Repeat exactly the lines between and including those that contain "build_roof_boards(root, woods)" and "cad_parts[member].parent = rigid_bodies[body]". Output no other line.

** start **

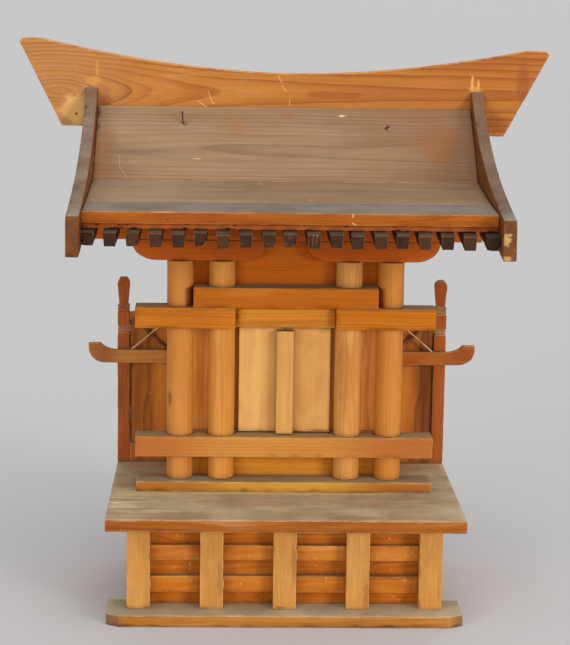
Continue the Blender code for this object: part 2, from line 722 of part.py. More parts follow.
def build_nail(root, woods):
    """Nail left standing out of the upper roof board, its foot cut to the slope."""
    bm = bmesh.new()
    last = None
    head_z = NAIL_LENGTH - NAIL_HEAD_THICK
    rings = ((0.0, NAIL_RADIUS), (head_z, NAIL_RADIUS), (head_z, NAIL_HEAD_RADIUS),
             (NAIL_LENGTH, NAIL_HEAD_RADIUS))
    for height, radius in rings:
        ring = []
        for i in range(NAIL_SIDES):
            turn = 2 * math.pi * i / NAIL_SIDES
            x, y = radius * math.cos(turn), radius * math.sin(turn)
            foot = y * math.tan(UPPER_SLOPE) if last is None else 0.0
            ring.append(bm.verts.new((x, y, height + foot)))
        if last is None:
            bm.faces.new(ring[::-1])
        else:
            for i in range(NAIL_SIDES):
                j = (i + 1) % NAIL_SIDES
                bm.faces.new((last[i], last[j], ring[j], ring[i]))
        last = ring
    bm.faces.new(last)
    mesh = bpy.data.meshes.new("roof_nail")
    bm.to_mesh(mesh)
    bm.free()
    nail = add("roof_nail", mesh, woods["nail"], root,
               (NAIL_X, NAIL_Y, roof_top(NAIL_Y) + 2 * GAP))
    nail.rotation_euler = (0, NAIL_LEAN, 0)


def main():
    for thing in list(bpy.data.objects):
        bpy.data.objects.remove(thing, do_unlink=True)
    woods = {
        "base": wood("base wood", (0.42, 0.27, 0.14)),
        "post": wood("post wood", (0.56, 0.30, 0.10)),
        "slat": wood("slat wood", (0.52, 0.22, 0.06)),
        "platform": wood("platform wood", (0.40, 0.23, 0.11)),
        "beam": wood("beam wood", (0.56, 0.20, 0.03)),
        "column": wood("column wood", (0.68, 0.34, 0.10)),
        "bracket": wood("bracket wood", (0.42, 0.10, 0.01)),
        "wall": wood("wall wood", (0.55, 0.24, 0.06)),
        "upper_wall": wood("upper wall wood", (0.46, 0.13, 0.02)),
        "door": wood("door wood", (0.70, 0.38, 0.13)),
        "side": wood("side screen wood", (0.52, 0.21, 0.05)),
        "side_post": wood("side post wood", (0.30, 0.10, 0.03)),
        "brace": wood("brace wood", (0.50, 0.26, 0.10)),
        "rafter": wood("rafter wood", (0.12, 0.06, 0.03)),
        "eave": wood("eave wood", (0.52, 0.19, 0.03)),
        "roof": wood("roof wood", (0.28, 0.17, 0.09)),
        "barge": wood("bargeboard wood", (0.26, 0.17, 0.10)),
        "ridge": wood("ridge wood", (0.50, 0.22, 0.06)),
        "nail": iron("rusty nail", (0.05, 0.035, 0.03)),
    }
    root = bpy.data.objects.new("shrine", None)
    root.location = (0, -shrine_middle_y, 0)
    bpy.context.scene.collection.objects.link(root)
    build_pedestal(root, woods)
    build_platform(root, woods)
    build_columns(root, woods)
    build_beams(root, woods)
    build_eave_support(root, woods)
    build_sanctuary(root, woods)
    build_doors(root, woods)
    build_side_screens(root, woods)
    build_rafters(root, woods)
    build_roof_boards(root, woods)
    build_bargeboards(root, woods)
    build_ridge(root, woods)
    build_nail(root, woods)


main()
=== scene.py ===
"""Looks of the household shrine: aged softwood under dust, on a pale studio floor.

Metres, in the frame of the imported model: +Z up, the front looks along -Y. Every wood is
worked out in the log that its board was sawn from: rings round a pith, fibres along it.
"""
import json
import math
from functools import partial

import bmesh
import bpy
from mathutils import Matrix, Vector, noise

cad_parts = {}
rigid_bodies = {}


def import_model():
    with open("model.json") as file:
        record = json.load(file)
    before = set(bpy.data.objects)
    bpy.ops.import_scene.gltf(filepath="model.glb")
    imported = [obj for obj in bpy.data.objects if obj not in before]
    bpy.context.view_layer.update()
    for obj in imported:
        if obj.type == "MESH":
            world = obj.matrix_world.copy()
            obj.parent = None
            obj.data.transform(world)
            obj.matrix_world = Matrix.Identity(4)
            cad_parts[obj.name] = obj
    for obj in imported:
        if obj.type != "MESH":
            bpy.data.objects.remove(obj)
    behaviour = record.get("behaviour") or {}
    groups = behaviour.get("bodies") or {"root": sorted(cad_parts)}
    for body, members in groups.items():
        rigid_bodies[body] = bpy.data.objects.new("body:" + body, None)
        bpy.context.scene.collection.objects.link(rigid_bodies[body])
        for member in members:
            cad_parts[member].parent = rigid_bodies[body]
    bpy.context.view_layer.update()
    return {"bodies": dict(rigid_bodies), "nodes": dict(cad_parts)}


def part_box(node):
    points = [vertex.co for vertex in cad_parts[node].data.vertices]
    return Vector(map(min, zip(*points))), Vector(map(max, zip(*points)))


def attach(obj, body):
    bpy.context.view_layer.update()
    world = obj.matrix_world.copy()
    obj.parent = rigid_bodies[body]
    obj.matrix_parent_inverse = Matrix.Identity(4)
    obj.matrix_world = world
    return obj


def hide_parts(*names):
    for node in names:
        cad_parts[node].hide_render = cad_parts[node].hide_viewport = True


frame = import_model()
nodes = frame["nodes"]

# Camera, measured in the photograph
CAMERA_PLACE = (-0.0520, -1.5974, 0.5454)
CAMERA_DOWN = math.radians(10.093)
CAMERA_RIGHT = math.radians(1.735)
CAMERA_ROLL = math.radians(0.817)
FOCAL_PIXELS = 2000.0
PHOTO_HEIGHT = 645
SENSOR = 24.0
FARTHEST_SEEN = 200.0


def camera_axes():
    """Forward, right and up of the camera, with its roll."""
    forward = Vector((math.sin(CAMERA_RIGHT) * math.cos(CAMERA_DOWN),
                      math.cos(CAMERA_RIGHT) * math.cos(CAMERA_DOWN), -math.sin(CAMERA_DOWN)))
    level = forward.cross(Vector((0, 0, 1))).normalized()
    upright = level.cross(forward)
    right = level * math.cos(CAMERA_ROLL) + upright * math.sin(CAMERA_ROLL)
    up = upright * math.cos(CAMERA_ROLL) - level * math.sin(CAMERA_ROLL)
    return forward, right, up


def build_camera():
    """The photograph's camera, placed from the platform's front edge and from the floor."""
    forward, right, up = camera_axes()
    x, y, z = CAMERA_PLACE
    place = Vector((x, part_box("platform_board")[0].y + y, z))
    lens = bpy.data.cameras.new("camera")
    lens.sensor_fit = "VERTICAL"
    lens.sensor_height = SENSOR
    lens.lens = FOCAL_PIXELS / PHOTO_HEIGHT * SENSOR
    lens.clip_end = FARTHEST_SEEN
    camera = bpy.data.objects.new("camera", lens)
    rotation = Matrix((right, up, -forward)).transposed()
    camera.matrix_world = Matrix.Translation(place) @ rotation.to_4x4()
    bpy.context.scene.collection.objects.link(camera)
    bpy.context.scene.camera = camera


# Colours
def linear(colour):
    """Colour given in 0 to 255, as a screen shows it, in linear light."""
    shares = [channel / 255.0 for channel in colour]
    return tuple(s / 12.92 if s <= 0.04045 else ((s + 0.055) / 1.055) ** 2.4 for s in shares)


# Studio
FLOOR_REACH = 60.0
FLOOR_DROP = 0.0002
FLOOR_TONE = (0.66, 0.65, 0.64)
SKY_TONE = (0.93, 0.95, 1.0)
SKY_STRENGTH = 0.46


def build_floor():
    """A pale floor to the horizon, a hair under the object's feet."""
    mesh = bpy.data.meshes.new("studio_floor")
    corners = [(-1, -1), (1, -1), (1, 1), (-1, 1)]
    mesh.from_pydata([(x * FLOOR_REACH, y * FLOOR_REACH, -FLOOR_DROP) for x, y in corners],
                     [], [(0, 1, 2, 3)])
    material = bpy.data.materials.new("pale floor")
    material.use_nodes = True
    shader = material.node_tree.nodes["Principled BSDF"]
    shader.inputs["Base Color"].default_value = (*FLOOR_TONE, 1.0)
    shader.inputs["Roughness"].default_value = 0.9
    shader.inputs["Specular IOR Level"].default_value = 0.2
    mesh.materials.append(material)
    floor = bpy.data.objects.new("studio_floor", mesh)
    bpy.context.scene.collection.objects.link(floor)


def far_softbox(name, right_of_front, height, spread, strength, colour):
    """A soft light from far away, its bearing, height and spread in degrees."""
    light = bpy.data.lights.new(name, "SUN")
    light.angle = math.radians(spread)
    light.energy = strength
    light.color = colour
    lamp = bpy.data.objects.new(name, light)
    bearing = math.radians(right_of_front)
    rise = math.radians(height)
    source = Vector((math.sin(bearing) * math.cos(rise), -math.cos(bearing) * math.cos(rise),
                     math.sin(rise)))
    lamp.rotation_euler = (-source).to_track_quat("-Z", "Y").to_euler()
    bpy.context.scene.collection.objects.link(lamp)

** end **

* _WRITTEN SOLUTION_:
    build_roof_boards(root, woods)
    build_bargeboards(root, woods)
    build_ridge(root, woods)
    build_nail(root, woods)


main()
=== scene.py ===
"""Looks of the household shrine: aged softwood under dust, on a pale studio floor.

Metres, in the frame of the imported model: +Z up, the front looks along -Y. Every wood is
worked out in the log that its board was sawn from: rings round a pith, fibres along it.
"""
import json
import math
from functools import partial

import bmesh
import bpy
from mathutils import Matrix, Vector, noise

cad_parts = {}
rigid_bodies = {}


def import_model():
    with open("model.json") as file:
        record = json.load(file)
    before = set(bpy.data.objects)
    bpy.ops.import_scene.gltf(filepath="model.glb")
    imported = [obj for obj in bpy.data.objects if obj not in before]
    bpy.context.view_layer.update()
    for obj in imported:
        if obj.type == "MESH":
            world = obj.matrix_world.copy()
            obj.parent = None
            obj.data.transform(world)
            obj.matrix_world = Matrix.Identity(4)
            cad_parts[obj.name] = obj
    for obj in imported:
        if obj.type != "MESH":
            bpy.data.objects.remove(obj)
    behaviour = record.get("behaviour") or {}
    groups = behaviour.get("bodies") or {"root": sorted(cad_parts)}
    for body, members in groups.items():
        rigid_bodies[body] = bpy.data.objects.new("body:" + body, None)
        bpy.context.scene.collection.objects.link(rigid_bodies[body])
        for member in members:
            cad_parts[member].parent = rigid_bodies[body]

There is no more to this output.